Can Travis last for the FOURTH week in a row? Let's find out!
IN THIS CORNER, the challenger, Nolahn from Bargin Bin Reviews! And his choice:
"First, some perspective: When I say the Bargain Bin Review takes on “the movies no one else will touch,” the movies I’m talking about are the obviously bad direct-to-rental feature films used to help fill the shelves of your local video store. In other words, while we’ve all seen bad movies, I watch them on purpose.
So I know bad movies. Ballistic: Ecks vs. Sever is unquestionably a bad movie -- we’re all on the same page here. Ballistic is messy, flatly acted, and worst of all for an action flick, unexciting.
But respectfully, my entrant into the Cage Match is on a whole different level of bad. It is an ugly film.
My entrant is a messy, incompetent, unexciting film made all the uglier by the fact that it is allegedly a comedy. Think “Battlefield Earth trying to be funny in horrific, aggressively unfunny ways,” and you’ll be in the right ballpark.
For your consideration, I give you Rock & Roll Frankenstein.

Yes, that’s Frankenstein dressed as Elvis. Looks like fun, right? Just wait.

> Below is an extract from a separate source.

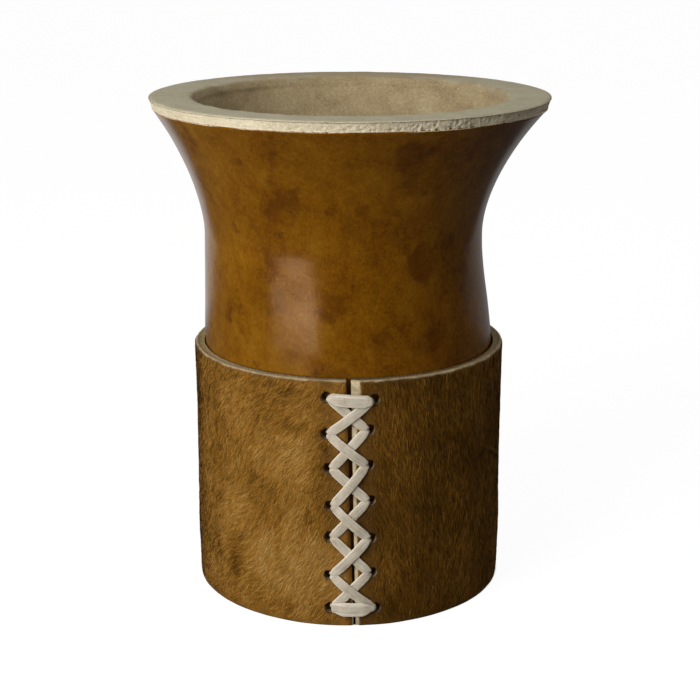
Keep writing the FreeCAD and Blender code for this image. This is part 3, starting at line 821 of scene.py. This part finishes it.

Years before I launched the Bargain Bin Review, I tested the waters with a blog called the Bargain Basement Review. Such was my enthusiasm and love for all things so-bad-they’re-good, I actually rated each film on three separate criteria: Cheesiness, Incoherence and Gratuitous Nudity. And it was good. Until I watched this movie.
Here was a film that scored well in my three criteria, yet managed to be the most horrible, joyless movie-viewing experience I've ever had. I felt violated. Not only did this film single-handedly derail my blog, but it took me over a year just to muster the nerve to try again.
So you’ll have to forgive me if I now skip over all the standard elements of a movie review and go straight for the hate letter.
To the creators of Rock & Roll Frankenstein:
I fucking hate you. No, REALLY -- this isn’t some kind of faux-angry rant, I would physically beat you to mush, using a 2x4 with a nail in it, for subjecting unsuspecting world to your “film.”
It’s sad, because you had a great premise: Lazy music producer enlists his pre-med nephew to build a Frankenstein creature from the body parts of famous dead musicians. “Frankenstein Elvis” is a pretty sweet elevator pitch, yet you managed to do unspeakable things to it.
Apparently you weren’t content to settle for bad dialogue, porn-quality acting or sluggish pacing -- you had to make the movie physically painful to watch. I have to wonder, did you aspire to be the next Troma Entertainment? Because you failed. Lloyd Kaufman is f’n Orson Welles compared to you douchebags.
For future reference, the following items -- all played for laughs multiple times in this film -- are not funny:
* Anal rape (and no, I don’t care how big of a prop you use);
* Being gay (Guess what? Over the last 30 years, the rest of us sorted out that gay men are not all lisping serial rapists.);
* Liberace’s penis;
* Talking penises;
* Watching someone argue with their talking penis;
* Watching someone masturbate to pictures of cadavers;
* Piles of dead hamsters encased in condoms, having been killed by being shoved up a character’s ass.
In short, this film is practically an argument for your abortion. You owe me those 88 minutes of my life. I sincerely hope you never make another movie again."
Whoa. Well. Since this is the fourth week it's probably a bit repetitious to post what Travis said about "Ballistic: Ecks vs Sever" So without any hesitation, let's get this cage match going! Good luck to both parties!